##### WORKING DATA

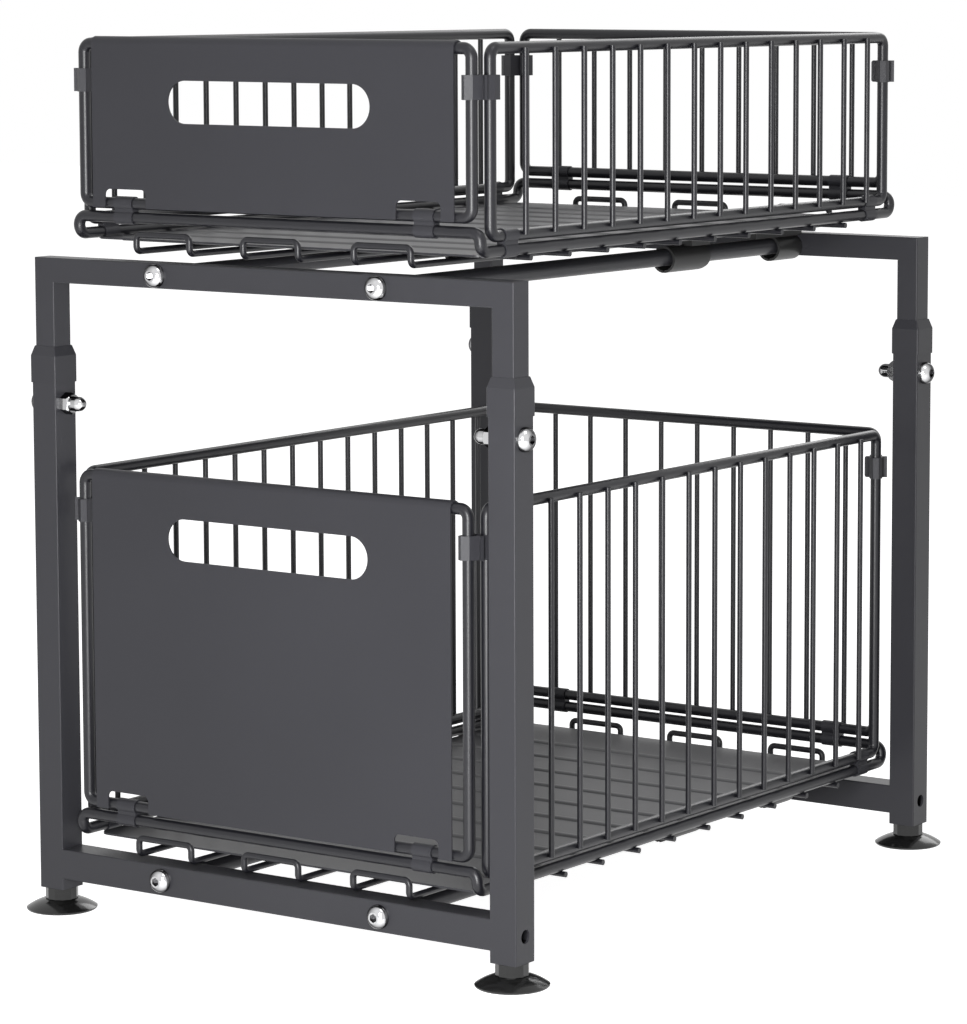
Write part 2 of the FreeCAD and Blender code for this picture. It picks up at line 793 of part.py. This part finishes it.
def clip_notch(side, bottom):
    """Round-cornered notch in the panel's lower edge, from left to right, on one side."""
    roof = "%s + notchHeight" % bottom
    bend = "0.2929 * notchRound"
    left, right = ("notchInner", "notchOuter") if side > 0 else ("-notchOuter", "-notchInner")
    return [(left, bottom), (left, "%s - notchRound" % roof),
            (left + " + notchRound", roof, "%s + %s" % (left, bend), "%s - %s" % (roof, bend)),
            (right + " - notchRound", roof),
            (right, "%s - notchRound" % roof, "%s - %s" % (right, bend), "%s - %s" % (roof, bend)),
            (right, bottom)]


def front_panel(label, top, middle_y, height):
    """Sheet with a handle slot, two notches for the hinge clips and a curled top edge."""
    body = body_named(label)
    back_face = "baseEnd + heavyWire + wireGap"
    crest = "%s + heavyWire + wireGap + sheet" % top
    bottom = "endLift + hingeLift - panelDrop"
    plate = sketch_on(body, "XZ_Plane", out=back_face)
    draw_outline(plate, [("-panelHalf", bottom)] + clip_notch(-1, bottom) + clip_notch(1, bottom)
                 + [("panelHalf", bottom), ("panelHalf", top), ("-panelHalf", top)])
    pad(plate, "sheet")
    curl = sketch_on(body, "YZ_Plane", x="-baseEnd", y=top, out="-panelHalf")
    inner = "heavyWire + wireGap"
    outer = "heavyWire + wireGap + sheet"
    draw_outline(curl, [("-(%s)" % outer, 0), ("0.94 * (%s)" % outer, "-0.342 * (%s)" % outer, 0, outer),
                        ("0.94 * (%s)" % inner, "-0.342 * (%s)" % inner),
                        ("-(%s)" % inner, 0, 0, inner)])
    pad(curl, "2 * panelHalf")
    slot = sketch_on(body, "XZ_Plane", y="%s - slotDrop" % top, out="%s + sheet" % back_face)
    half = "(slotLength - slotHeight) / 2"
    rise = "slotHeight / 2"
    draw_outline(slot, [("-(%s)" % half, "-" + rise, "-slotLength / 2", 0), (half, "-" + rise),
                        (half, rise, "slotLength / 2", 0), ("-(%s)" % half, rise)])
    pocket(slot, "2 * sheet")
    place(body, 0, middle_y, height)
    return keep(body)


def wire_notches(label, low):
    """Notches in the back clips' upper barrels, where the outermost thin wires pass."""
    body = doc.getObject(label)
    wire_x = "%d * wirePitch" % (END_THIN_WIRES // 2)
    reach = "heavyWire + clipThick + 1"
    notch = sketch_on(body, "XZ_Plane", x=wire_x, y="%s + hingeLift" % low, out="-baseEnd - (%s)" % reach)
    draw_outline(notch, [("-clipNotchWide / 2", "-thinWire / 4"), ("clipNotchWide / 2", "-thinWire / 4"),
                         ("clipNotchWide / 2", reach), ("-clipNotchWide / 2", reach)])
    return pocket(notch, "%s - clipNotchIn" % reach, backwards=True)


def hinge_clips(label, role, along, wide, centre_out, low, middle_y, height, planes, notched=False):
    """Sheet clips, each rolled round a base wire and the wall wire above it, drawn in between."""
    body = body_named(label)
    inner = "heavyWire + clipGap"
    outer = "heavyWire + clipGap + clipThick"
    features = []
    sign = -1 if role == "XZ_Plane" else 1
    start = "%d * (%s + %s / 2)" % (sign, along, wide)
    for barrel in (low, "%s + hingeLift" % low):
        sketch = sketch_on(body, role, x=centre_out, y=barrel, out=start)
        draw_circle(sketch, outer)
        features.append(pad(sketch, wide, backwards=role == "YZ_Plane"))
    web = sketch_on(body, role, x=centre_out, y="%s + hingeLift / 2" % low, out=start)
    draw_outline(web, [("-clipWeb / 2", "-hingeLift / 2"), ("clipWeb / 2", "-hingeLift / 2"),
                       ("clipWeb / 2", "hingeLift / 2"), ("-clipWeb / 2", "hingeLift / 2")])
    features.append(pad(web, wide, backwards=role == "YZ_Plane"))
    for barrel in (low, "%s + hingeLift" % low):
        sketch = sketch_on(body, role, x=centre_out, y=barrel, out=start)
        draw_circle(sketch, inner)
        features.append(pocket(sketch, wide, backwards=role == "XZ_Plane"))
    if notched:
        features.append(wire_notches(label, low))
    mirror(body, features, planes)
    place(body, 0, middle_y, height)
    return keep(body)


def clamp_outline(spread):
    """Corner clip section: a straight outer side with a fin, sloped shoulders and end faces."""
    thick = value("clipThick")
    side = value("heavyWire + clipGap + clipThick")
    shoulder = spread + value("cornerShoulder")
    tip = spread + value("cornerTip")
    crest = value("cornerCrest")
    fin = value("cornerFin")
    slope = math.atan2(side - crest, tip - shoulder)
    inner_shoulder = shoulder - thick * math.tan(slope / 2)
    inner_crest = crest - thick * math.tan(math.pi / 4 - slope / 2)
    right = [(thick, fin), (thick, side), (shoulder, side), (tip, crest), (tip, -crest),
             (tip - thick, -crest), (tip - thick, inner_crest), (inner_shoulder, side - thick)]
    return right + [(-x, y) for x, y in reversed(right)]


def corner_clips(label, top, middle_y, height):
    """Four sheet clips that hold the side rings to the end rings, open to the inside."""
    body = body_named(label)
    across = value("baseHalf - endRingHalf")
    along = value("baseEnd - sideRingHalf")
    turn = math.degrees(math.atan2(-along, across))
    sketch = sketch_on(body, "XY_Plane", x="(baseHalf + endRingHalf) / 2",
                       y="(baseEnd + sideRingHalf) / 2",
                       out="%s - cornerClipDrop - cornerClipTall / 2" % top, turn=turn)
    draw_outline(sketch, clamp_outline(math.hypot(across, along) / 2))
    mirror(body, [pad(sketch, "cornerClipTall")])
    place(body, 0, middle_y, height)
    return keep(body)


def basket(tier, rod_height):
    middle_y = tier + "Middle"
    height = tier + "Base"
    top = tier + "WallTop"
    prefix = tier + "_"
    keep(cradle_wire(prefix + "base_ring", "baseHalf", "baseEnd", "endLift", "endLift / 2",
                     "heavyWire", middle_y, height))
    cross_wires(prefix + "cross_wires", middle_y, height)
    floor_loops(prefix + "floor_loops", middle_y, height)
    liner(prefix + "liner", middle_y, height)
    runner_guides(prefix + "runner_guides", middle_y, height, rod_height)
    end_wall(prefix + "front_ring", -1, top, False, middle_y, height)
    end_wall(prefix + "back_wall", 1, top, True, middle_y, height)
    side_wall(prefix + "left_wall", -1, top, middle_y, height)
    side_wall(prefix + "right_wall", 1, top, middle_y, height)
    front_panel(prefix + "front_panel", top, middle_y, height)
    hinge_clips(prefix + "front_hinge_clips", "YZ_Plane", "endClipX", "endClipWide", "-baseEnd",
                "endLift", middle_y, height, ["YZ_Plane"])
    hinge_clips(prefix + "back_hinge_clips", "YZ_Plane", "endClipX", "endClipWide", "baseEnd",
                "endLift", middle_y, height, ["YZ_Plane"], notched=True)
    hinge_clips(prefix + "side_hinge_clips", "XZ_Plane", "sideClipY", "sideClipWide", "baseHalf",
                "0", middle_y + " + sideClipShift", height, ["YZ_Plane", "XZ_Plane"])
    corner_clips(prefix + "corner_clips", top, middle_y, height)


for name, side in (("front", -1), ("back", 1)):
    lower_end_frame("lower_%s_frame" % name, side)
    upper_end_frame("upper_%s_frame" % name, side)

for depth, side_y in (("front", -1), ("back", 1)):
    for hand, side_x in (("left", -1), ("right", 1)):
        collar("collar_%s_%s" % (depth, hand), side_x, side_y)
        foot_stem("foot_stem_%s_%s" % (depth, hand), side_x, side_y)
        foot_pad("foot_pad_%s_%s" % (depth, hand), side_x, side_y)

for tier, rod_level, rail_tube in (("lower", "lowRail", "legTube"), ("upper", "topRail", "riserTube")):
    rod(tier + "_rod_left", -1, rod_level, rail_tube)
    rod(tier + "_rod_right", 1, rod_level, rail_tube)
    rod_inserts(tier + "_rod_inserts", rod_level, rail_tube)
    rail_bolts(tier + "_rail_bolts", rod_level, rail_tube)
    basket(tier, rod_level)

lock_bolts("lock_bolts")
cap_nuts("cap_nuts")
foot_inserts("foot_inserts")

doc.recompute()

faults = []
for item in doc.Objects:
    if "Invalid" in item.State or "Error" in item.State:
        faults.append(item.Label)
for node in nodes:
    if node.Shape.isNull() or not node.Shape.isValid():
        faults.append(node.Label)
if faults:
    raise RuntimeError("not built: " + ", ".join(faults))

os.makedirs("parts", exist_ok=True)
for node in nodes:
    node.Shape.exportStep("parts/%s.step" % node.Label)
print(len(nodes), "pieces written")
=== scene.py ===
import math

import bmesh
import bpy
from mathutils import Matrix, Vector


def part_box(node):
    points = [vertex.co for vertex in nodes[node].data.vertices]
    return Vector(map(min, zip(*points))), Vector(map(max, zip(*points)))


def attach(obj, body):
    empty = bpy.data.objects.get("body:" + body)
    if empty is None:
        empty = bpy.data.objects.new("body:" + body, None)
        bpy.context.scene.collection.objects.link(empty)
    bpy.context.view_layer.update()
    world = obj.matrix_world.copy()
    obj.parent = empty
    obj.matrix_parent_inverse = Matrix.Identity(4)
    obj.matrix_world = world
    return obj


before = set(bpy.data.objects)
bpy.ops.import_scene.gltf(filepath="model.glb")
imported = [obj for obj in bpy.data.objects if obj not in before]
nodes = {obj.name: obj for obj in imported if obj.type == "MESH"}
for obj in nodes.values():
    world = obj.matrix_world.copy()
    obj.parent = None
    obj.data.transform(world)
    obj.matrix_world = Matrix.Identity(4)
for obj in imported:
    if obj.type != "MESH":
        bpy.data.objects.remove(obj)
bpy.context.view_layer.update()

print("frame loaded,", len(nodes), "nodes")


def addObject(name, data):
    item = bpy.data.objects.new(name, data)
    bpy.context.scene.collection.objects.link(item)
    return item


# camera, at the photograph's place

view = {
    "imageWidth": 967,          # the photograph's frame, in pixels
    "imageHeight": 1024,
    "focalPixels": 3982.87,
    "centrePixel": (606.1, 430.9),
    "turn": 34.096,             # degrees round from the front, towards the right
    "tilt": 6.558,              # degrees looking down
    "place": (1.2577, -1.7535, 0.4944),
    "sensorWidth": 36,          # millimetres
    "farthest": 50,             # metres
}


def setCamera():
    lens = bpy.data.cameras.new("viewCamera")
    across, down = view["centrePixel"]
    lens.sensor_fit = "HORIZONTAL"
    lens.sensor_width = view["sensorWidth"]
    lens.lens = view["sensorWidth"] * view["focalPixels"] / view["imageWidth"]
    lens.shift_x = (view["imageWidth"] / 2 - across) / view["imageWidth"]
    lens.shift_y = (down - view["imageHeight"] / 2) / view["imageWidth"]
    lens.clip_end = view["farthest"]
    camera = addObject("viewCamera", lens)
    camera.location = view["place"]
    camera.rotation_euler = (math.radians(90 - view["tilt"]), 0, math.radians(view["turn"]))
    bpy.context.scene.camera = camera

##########
##### WORKING DATA

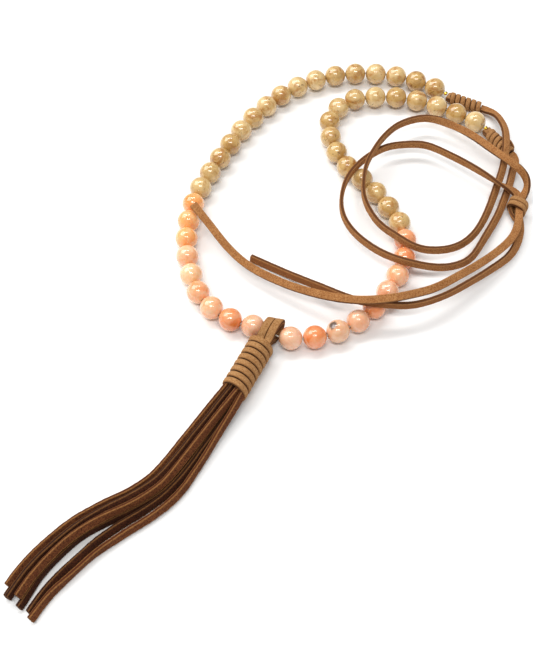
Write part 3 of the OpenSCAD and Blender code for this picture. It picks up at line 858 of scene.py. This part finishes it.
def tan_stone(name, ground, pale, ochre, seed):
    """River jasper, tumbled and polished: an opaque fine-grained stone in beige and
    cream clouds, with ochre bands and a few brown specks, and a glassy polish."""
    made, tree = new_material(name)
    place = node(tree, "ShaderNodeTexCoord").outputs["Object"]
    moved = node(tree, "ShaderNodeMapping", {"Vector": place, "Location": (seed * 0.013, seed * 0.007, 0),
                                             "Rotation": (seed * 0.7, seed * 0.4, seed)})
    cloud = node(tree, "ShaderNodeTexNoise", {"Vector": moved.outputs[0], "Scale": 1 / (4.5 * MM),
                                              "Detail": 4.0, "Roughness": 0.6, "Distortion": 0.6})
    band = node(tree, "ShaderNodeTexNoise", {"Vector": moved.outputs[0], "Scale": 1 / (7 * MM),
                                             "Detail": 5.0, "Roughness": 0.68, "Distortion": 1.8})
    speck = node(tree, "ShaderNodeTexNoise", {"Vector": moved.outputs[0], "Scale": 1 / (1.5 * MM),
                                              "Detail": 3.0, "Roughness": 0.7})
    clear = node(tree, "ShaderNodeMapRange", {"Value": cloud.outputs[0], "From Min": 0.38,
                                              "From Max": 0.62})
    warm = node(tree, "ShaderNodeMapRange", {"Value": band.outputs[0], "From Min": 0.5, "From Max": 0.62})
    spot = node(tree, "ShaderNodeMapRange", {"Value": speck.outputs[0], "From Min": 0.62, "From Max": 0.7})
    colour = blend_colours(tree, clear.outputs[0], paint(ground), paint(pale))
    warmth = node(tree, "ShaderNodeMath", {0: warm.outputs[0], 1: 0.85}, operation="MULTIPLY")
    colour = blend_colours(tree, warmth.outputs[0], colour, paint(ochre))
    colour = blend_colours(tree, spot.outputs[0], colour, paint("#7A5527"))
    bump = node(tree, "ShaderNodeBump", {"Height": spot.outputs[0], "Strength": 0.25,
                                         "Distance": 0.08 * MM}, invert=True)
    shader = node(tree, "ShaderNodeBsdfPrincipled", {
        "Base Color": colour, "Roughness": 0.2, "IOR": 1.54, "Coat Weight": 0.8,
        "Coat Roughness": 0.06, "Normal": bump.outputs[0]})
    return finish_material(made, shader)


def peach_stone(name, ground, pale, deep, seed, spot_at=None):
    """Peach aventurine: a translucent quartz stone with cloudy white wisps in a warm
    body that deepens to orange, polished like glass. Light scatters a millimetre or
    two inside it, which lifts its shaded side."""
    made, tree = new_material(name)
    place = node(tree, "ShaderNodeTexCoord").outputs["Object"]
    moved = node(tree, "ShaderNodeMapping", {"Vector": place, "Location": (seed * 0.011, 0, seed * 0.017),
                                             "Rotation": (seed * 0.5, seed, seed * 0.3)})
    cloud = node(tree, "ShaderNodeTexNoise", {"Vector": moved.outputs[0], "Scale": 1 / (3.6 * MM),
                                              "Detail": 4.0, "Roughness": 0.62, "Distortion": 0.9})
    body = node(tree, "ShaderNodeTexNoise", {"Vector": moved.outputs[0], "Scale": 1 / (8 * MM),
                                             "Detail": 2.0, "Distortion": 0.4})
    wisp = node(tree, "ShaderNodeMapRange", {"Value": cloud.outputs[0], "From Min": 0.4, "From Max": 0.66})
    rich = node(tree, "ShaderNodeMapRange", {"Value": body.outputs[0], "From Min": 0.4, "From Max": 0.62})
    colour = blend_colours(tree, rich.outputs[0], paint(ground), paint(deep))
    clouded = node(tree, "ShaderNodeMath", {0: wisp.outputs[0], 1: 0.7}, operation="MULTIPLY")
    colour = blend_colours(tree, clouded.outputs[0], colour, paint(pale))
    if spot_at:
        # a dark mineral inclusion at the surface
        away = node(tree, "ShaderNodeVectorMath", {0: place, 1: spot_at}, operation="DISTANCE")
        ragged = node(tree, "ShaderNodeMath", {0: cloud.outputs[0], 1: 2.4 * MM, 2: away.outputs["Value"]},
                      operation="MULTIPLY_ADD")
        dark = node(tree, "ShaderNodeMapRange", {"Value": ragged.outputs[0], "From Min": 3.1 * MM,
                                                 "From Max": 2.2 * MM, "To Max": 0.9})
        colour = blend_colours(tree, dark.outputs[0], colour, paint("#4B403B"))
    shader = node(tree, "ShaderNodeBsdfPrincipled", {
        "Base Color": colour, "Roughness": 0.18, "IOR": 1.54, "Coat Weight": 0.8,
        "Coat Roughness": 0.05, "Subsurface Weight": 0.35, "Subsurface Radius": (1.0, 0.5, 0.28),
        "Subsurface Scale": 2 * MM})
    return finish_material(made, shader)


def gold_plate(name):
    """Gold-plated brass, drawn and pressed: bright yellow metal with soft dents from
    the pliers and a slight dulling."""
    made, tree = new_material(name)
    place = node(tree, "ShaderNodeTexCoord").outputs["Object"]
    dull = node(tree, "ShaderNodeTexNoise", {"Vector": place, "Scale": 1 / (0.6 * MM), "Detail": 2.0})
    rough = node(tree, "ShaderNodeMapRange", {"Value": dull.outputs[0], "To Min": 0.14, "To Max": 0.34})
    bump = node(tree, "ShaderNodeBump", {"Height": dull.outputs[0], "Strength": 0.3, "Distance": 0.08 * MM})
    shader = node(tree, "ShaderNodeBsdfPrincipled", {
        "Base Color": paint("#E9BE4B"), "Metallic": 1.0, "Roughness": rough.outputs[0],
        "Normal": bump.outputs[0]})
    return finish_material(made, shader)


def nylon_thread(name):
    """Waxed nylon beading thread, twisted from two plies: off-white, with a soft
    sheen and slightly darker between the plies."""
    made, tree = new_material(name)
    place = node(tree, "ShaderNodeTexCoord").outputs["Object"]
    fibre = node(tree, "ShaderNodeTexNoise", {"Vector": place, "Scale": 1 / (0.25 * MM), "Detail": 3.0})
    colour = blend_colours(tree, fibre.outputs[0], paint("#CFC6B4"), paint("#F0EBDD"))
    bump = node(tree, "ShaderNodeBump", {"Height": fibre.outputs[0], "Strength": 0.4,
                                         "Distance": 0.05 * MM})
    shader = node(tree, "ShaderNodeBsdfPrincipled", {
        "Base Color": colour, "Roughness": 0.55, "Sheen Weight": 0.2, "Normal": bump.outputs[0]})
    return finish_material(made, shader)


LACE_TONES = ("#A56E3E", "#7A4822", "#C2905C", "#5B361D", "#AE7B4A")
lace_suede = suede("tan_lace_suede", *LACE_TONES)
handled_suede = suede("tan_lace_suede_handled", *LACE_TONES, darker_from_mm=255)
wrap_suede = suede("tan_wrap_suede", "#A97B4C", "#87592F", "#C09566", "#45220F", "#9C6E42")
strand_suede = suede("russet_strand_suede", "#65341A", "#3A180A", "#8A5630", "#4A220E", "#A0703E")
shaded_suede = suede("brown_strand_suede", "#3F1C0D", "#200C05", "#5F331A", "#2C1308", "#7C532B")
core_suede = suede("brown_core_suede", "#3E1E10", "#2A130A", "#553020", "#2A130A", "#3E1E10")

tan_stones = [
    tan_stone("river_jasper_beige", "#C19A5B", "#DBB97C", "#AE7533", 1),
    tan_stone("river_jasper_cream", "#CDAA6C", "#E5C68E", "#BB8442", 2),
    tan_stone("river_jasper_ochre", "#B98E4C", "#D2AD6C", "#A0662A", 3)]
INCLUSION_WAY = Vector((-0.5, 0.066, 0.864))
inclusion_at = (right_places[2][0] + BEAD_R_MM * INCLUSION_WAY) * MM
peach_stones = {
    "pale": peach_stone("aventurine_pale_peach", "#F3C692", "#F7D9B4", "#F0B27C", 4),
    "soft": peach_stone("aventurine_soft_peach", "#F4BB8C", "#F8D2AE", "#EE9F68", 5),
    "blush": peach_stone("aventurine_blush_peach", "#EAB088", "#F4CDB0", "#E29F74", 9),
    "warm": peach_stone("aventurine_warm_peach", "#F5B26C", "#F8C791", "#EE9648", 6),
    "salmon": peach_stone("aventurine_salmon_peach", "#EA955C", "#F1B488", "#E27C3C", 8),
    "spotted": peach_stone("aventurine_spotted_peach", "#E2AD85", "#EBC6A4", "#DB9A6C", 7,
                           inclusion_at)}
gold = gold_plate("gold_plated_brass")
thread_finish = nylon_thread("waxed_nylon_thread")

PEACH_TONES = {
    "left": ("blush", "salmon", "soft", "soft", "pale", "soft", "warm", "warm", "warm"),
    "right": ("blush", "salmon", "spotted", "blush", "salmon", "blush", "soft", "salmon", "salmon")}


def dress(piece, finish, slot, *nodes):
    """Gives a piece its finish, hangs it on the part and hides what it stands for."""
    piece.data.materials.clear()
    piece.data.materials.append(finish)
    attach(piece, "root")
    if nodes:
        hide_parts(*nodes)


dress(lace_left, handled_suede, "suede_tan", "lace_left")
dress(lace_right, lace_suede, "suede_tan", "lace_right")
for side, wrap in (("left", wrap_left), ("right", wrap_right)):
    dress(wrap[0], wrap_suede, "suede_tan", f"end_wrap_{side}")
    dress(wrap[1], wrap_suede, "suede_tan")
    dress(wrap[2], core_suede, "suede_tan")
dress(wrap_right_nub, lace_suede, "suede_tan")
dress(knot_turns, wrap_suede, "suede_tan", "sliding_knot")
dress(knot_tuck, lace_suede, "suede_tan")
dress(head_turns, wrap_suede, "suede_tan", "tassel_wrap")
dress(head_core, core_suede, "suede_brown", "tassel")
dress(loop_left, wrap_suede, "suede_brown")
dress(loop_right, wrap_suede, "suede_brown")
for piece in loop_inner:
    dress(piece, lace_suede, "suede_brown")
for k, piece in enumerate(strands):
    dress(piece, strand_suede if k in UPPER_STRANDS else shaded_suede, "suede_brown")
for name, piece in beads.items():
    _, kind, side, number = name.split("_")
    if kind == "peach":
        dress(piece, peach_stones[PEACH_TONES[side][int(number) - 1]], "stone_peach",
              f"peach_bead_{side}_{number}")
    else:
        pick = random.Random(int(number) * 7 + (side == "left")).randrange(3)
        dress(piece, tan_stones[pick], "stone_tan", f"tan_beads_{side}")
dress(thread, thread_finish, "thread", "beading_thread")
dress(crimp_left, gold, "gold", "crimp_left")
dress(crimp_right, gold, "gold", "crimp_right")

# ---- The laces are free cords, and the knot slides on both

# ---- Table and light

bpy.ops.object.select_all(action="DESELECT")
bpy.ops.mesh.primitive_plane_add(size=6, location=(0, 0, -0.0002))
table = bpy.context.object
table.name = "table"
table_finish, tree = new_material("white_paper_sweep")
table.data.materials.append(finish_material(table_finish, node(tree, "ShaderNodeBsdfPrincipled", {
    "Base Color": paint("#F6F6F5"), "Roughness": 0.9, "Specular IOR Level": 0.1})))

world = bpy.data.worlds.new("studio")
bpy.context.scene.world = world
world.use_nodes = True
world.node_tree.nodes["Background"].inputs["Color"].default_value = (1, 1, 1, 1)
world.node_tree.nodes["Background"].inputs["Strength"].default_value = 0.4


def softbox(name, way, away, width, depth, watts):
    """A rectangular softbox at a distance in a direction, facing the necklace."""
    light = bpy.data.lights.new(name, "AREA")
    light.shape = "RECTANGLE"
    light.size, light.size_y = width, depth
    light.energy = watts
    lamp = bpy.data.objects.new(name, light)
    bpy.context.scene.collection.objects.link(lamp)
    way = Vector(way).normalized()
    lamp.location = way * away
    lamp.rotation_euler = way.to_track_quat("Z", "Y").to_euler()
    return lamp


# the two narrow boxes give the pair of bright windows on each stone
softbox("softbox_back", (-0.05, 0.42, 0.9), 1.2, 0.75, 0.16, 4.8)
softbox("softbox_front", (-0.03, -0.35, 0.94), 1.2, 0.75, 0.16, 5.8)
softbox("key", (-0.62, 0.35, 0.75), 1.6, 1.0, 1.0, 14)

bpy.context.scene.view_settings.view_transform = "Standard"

##########

- DO THIS:
Within the listing above, locate the line containing "doc.recompute()" and the line containing "if empty is". Reproduce those two lines and all lines between them exactly, with nothing added.

- RESULT:
doc.recompute()

faults = []
for item in doc.Objects:
    if "Invalid" in item.State or "Error" in item.State:
        faults.append(item.Label)
for node in nodes:
    if node.Shape.isNull() or not node.Shape.isValid():
        faults.append(node.Label)
if faults:
    raise RuntimeError("not built: " + ", ".join(faults))

os.makedirs("parts", exist_ok=True)
for node in nodes:
    node.Shape.exportStep("parts/%s.step" % node.Label)
print(len(nodes), "pieces written")
=== scene.py ===
import math

import bmesh
import bpy
from mathutils import Matrix, Vector


def part_box(node):
    points = [vertex.co for vertex in nodes[node].data.vertices]
    return Vector(map(min, zip(*points))), Vector(map(max, zip(*points)))


def attach(obj, body):
    empty = bpy.data.objects.get("body:" + body)
    if empty is None:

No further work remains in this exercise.